Theism in this specific sense views God as the Supreme Being who made all things and who rules all things.  Although architect and governor of the world, it is essential to God's deity that "he" (the theistic god is always referred to in male terms) be essentially unrelated to this world and unaffected by what happens in it so as to remain independent from and unaffected by what happens in tit so as to remain independent from it.  This view therefore excels at stressing divine transcendence, although divine immanence tends to slip from view.  The perfections of the theistic God are developed in contrast to the finitude of creatures, leading to speech about God the creator who is "infinite, self-existent, incorporeal, real, eternal, immutable, impassible, simple, perfect, omniscient, and omnipotent,"  in the descriptive list drawn up by H. P. Owens.

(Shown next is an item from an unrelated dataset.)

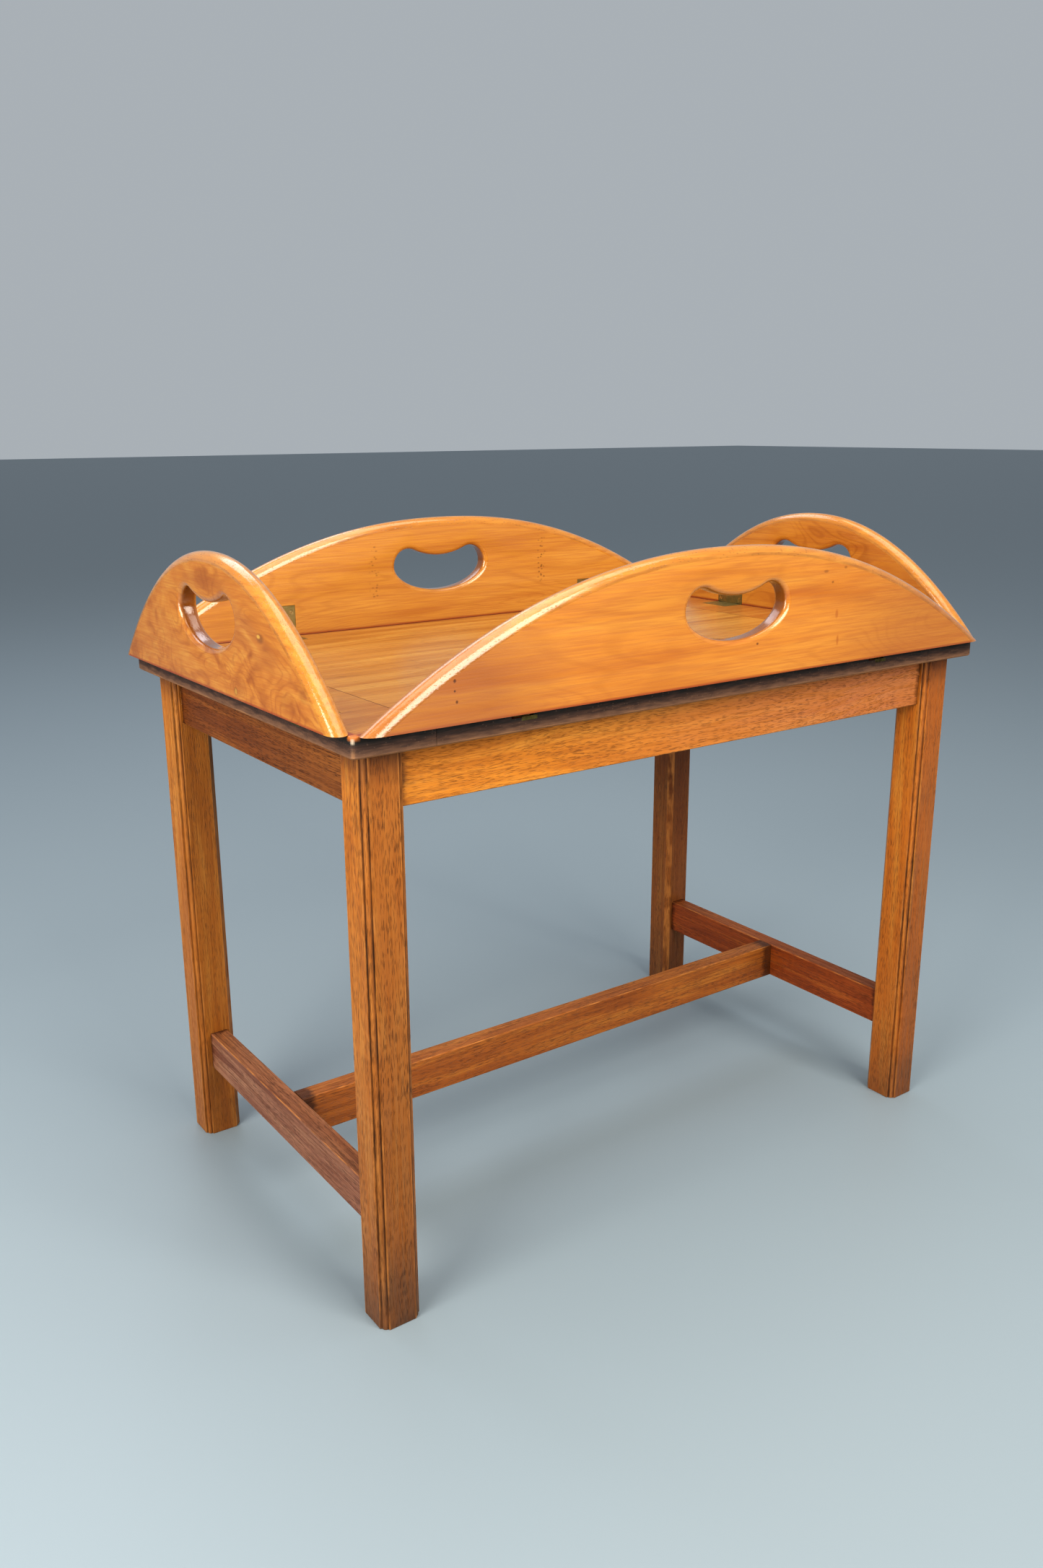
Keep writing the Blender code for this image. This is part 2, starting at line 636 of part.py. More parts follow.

The theistic God is modeled on the pattern of an earthly absolute monarch , a metaphor so prevalent that most often it is simply taken for granted.  As a king rules over his subjects, so God the Lord has dominion over his creatures, a view which, in Sallie McFague's analysis, is intrinsically hierarchical whether the divine reign be accomplished through dominance or benevolence.  Theoretically, theism adheres to the assertion that the mystery of God is beyond all images and conceptualizations.  Yet the history of theology shows how in practice theism has reified God, reducing infinite mystery to an independently existing Supreme Being alongside other beings, a solitary, transcendent power who together with the world can be thought to form a larger whole.  In Herbert Vorgrimler's summary, partially borrowed from the seventeenth-century thinker who first coined this word, theism ias a "conviction of the existence of an absolute, world-transcendent, personal God, who made the world from nothing and permanently sustains it, and who enjoys all those attributes of infinity, almightty power, perfection and so on, about which there was unanimity in Judaism, Christendom and Islam from the Middle Ages onward."

Theism's Demise

With the slow but inexorable breakup of the classical and neoclassical world, theism has found critics on many fronts.  Nineteenth - and twentieth-century forms of atheism repudiate it as an alienating projection of human consciousness, an opium that deadens the pain of social and economic oppression, an illusion motivated by wish-fulfillment, or a hypothesis unnecessary for scientific investigation.  Protest against the occurrence of radical suffering in history, particularly of the innocent, also leads thinkers to reject the theistic God.  A God who could put an end to such misery but instead "allows" it for whatever reason appears orally intolerable.   As the voice of the poor and violently suppressed come to speech, the theistic idea of God is criticized for its supposed neutrality, so easily weighted toward a divine mandate for passivity, obedience, and submission and so often co-opted to sustain unjust civil and ecclesiastical rule.  Interreligious diallogue with the living traditions of the East raises the question of the naive anthropomorphism associated with much of the language about the theistic God and, by making known the paths of Eastern mysticism, offers a profound corrective. 

Heidegger's judgment on the end product of classical theism now echoes from thinkers of diverse theological perspectives:  "Man can neither pray nor sacrifice to this god.  Before the causa sui, man can neither fall to his knees in awe nor can he play music and dance before this god."   Walter Ksaper even speaks of "the heresy of theism," meaning the nontrinitarian notion of an impersonal God who stands over against the world as imperial ruler and judge.  In retrospect to the insufficiencies of classical theism, a goodly number of theologians have been seeking other ways of speaking about God.  These theological efforts are leading to discourse about, in Anne Carr's felicitous summary, the liberating God, the incarnational God, the relational God, the suffering God, the God who is future and the unknown,  hidden God of mystery.  So profound are these changes and deviations from the classical approach that it is not uncommon for theologians engaged in their development to proclaim that a "revolution" in the idea of God is occurring in our day.